Example: If we have a tuple {a, 10}, we can define a view on the 1st element of that tuple: V = fun(T) -> element(1, T) end. And we can set that element as well to a new value with a function S = fun(T, NewVal) -> setelement(1, T, NewVal) end. Together these form a lens. This lens is also available by calling the function lens:element(1). We can use the lens like follows:
1> L = lens:element(1),
2> lens:v(L, {a, 10}).
a
The v/2 function uses the view of the lens. Similarly, we can use the s/3 function for setting things via the lens:
3> lens:s(L, {a, 10}, b).
{b,10}
Lens Rules
The lens you saw has a peculiar relation between the view and the set function. These are codified in the lens rules. All lenses you define must obey the rules, and it is up to you to check that they do. We assume a specific lens with functions view and set here:
- [PutGet] for any target T and value A:
A = view(set(T, A)). - [GetPut] for any target T:
T = set(T, view(T)). - [PutPut] for any target T and values A, A1:
set(T, A1) = set(set(T, A), A1)
These rules state that the lens behaves "as it ought to" when operating on data. In particular, it establishes a relation between the view and the set function of the lens. The rules are important because they make sure the lenses we define are well-behaved, even if we start to combine them.
Combining lenses
The power of lenses are that they can be combined, or composed into larger lenses. This is what makes them effective for updating complex data structures, by picking the structure apart and joining it together again. Like in a camera, we can combine several lenses in order to glean inside more complex structure:
4> L2 = lens:element(2).
5> L3 = lens:compose(L, L2).
6> lens:v(L3, {{x, y}, {3, 5}}).
y
The composition says: "run L and then run L2 on the result". So we pick the first element, and then we pick the second element of the result, obtaining y. But we can also use the lens to set that element:
7> lens:s(L3, {{x, y}, {3, 5}}, z).
{{x,z},{3,5}}
which is the power of the lens-abstraction: it allows us to dig "deep" inside structure and update data deeply.

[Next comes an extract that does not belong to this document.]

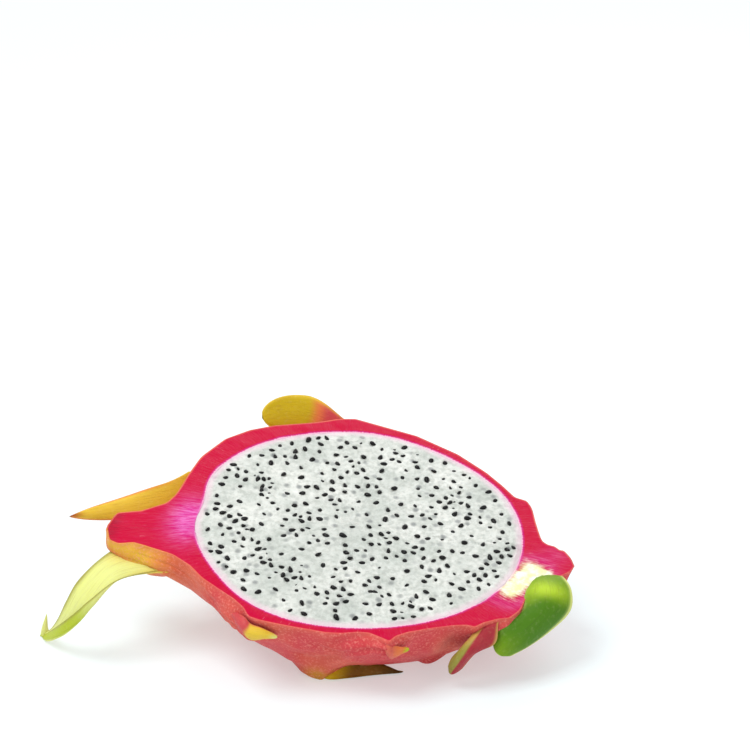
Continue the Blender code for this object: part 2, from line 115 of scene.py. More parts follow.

Lenses on Tuples / Records
We've already met the tuple lens: lens:element(K) for a given K. This lens can also work on records, as
RL = lens:element(#rec.a),
will define a lens of the record value of a. I.e., given a record R, we have:
R#rec.a = lens:v(RL, R)
Lenses on Lists
On lists, lenses introduces a new way of operating. There is a lens, lens:nth(K) for a K which operates on the Kth element of a list. But this lens is often rather slow to use for large lists, so use it with caution.
But note that there is a join over lists with lenses as well. In a join, we combine several lenses into a view of the structure:
8>
E1 = lens:element(1),
E2 = lens:element(3),
T = {1,2,3,4},
JL = lens:join_list([E1, E2]),
lens:v(JL, T).
[1,3]
And of course, we can use the join to set elements as well:
9> lens:s(JL, T, [a, b])
{a,2,b,4}
Lenses on Maps
On maps, you have the lens lens:key(Key) where Key is the map key to focus on. It works just like every other lens:
9> L = lens:key(a),
10> lens:v(L, #{ a => 3, 10 => 20 }).
3
11> lens:s(L, #{ a => 3, 10 => 20 }, xyzzy).
#{10 => 20,a => xyzzy}
There is also a join variant on hashes:
> T = {1,2,3,4},
> E1 = lens:element(1).
> E2 = lens:element(2).
> JL = lens:join_map(#{ a => E1, b => E2}).
> lens:v(JL, T).
#{ a := 1, b := 2}
Where the set function works in the obvious way:
> lens:s(JL, T, #{ a => x, b => y}).
{x,y,3,4}
Prism tutorial
Lenses work on things which are "products" in nature. That is, they work on objects which is a X and an Y and a Z, …, and so forth. The dual notion is that of a prism, which works on things which are A or B or … in nature. In other words, they operate over sum-types. A sum which is commonly used in Erlang is the computation with failure:
{ok, Term} | {error, Reason}
We can define a prism for this structure. A prism is given by a pair of functions, just like the lens
#prism { preview, review }
where the types of the preview and review are "inverted". The function prism:pre(P, Obj) -> {ok, V} | undefined defines the preview function of a prism. Given a prism, we can "focus" inside an object to obtain either a value, or undefined. We have the prism prism:ok() which focuses on the ok part of the above error type. So we have:
12> P = prism:ok().
13> prism:pre(P, {ok, xyzzy}).
xyzzy
14> prism:pre(P, {error, not_found}).
undefined
Likewise, the function prism:re(P, V) -> Obj, will hoist our value inside an object by wrapping it into a result. For our ok-prism this correspond to wrapping a value into an ok-tuple
15> prism:re(P, abracadabra),
{ok, abracadabra}
Prism laws
Like the lenses, prisms must support certain laws for them to work. In particular, they must support relations between their preview and review functions. The first one is the following rule:
preview (review A) = {ok, A}
it states that there is an identity between wrapping a value A and then unwrapping it again. Furthermore, there is a rule in the other direction:
preview X = {ok, A} ===> (implies)
review A = X
That is, if we have a prism which can succesfully focus on a value A, then reviewing that value reconstructs the original structure exactly. That is, there is no other structure in a prism.
Traversals
…
QuickCheck
QuickChecked libraries:
lens- Almost every function under QuickCheck, but the model still needs some specification to become entirely stable. In particular, I want to generate a lens together with a generator for an underlying object for that lens. This allows one to test the deeply nested lens structure easily by invoking the nested generators as we go along.